Copy out only the span from the line with "Give this object's" to the end of the data, both ends kept, word for word.

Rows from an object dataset

┌────────

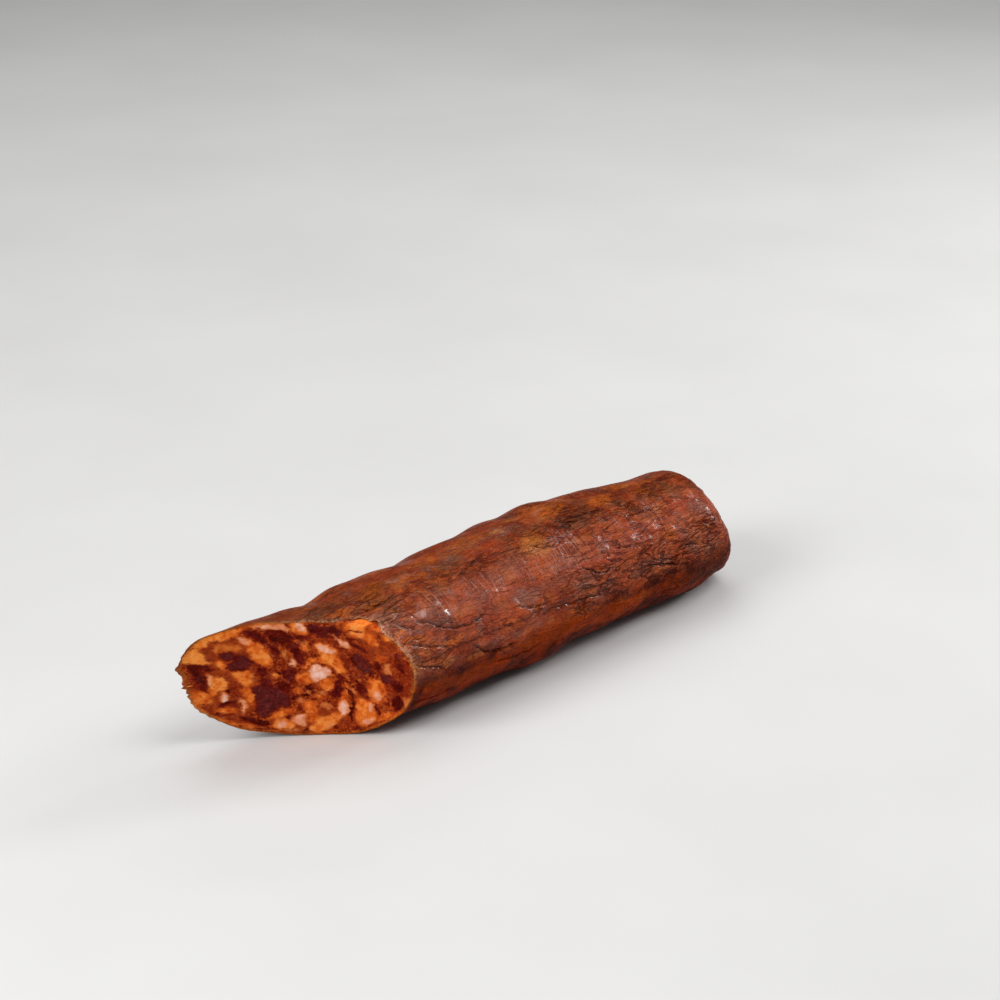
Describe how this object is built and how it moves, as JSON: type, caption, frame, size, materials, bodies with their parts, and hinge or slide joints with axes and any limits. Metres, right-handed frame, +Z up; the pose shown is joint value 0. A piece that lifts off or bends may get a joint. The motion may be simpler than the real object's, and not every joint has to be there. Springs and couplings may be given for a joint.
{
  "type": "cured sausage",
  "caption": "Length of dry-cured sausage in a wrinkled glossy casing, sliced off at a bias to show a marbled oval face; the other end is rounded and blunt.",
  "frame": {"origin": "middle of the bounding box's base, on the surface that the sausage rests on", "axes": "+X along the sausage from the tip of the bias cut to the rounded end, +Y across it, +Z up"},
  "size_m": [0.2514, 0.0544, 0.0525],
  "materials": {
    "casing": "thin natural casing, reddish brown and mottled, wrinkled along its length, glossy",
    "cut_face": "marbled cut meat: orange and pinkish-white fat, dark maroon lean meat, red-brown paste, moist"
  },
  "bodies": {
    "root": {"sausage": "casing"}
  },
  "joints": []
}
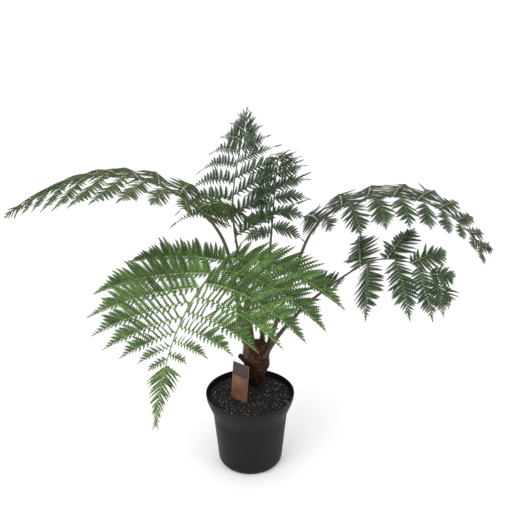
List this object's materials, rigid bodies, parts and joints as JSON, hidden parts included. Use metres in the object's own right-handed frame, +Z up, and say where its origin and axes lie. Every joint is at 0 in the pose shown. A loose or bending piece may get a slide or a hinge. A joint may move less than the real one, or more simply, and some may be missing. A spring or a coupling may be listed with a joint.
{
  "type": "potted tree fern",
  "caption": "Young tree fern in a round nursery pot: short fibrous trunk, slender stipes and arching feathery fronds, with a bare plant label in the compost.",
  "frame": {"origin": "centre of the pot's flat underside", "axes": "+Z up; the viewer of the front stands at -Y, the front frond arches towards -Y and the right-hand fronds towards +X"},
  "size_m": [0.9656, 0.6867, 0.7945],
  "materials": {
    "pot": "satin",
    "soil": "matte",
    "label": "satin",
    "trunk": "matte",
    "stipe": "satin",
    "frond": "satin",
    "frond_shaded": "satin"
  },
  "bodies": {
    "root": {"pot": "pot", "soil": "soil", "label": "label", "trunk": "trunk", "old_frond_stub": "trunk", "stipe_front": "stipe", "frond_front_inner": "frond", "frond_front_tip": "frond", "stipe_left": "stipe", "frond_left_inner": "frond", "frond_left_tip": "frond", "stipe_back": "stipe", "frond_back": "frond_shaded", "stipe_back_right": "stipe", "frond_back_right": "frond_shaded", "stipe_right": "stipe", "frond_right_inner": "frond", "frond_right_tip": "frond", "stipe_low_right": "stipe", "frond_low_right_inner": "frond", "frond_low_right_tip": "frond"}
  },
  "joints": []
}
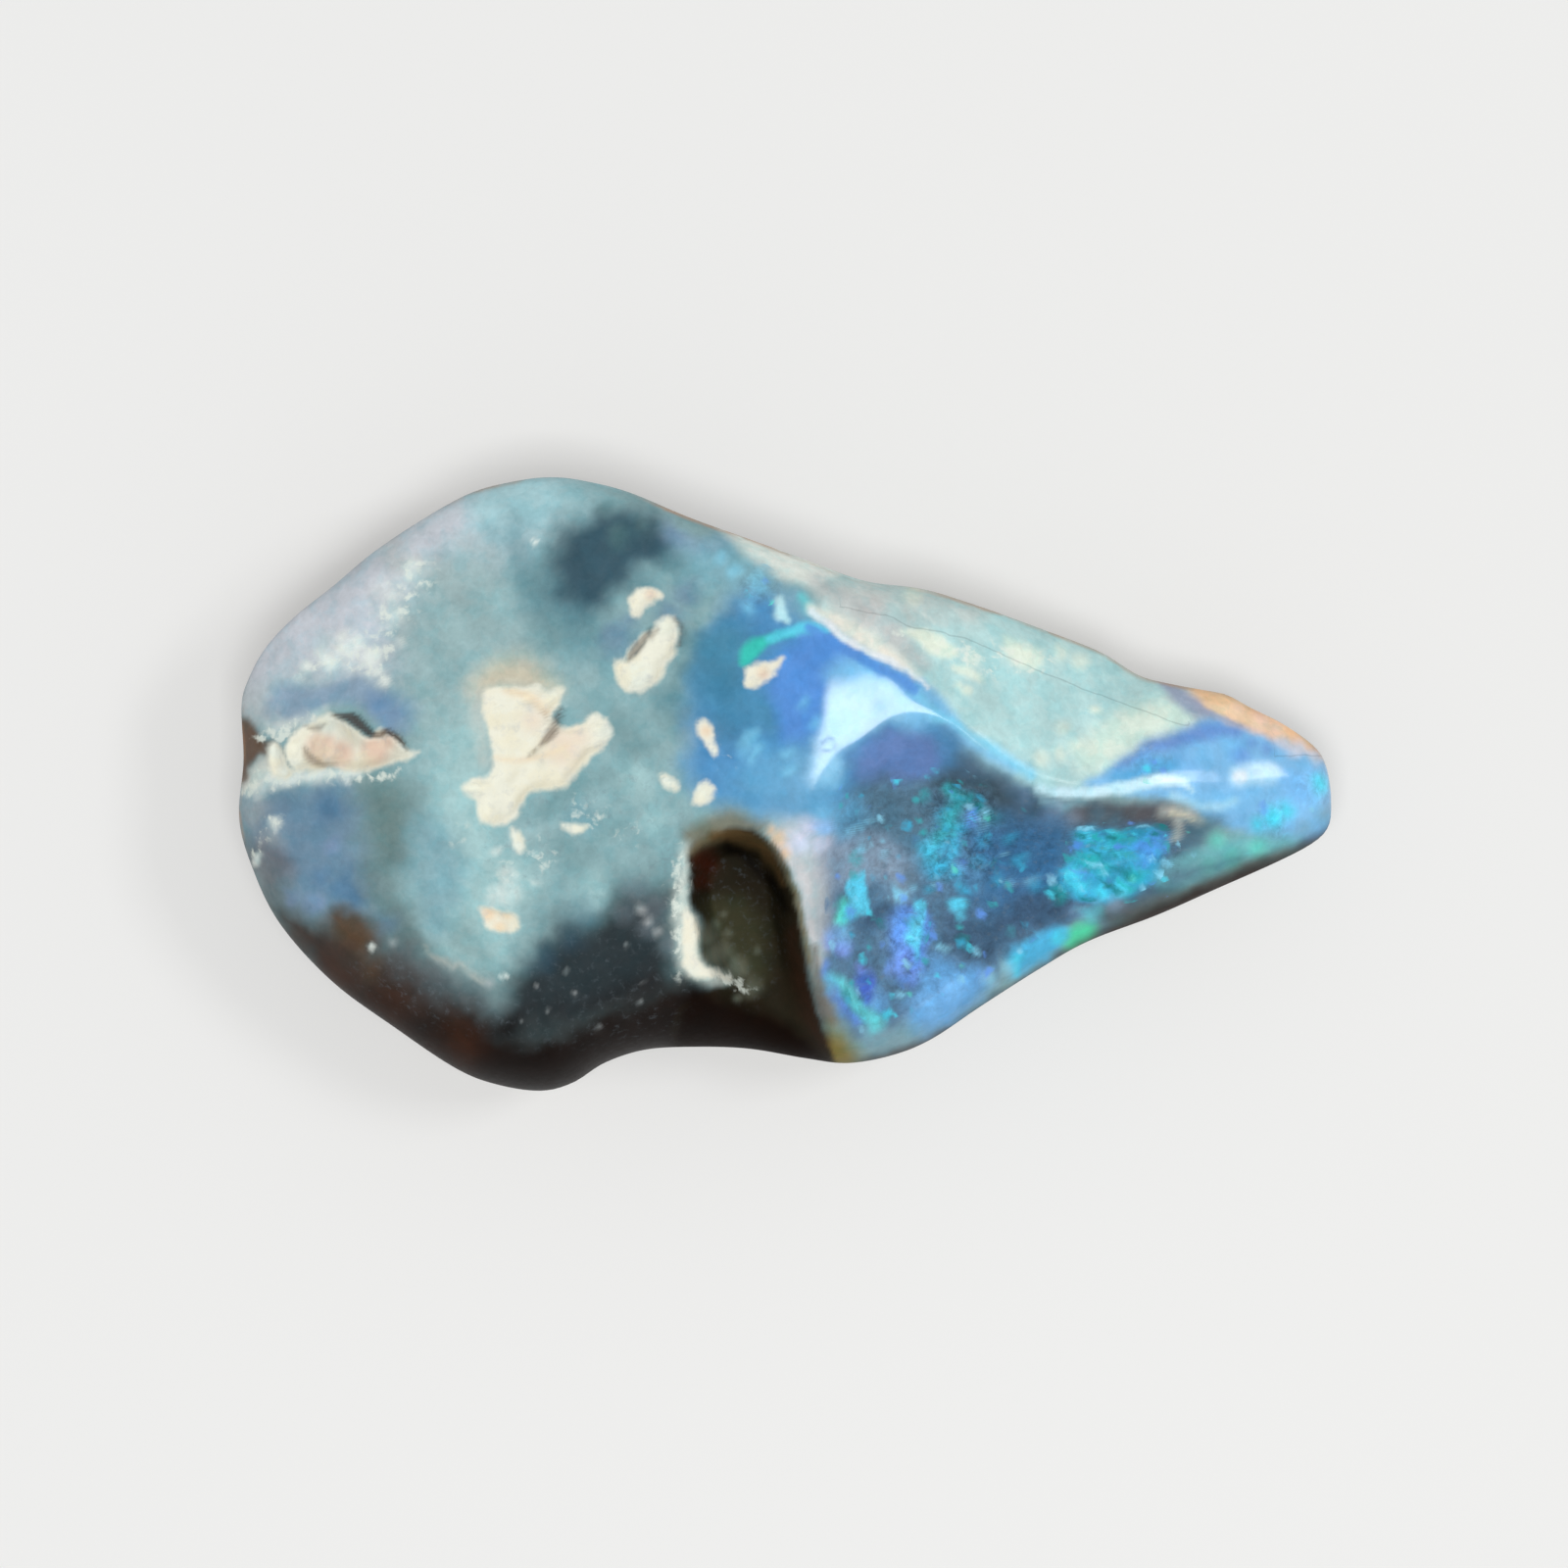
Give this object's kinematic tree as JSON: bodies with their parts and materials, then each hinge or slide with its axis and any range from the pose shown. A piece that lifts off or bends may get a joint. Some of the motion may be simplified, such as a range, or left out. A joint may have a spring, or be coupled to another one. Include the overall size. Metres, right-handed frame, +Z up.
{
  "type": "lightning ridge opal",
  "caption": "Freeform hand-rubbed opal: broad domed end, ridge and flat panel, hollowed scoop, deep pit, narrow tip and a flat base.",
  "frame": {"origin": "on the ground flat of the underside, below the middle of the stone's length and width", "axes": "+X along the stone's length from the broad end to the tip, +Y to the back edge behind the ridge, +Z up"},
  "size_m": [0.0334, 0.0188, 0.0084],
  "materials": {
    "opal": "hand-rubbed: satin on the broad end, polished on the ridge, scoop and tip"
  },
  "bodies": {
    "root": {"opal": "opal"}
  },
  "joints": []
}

└────────

● **Response below**
Give this object's kinematic tree as JSON: bodies with their parts and materials, then each hinge or slide with its axis and any range from the pose shown. A piece that lifts off or bends may get a joint. Some of the motion may be simplified, such as a range, or left out. A joint may have a spring, or be coupled to another one. Include the overall size. Metres, right-handed frame, +Z up.
{
  "type": "lightning ridge opal",
  "caption": "Freeform hand-rubbed opal: broad domed end, ridge and flat panel, hollowed scoop, deep pit, narrow tip and a flat base.",
  "frame": {"origin": "on the ground flat of the underside, below the middle of the stone's length and width", "axes": "+X along the stone's length from the broad end to the tip, +Y to the back edge behind the ridge, +Z up"},
  "size_m": [0.0334, 0.0188, 0.0084],
  "materials": {
    "opal": "hand-rubbed: satin on the broad end, polished on the ridge, scoop and tip"
  },
  "bodies": {
    "root": {"opal": "opal"}
  },
  "joints": []
}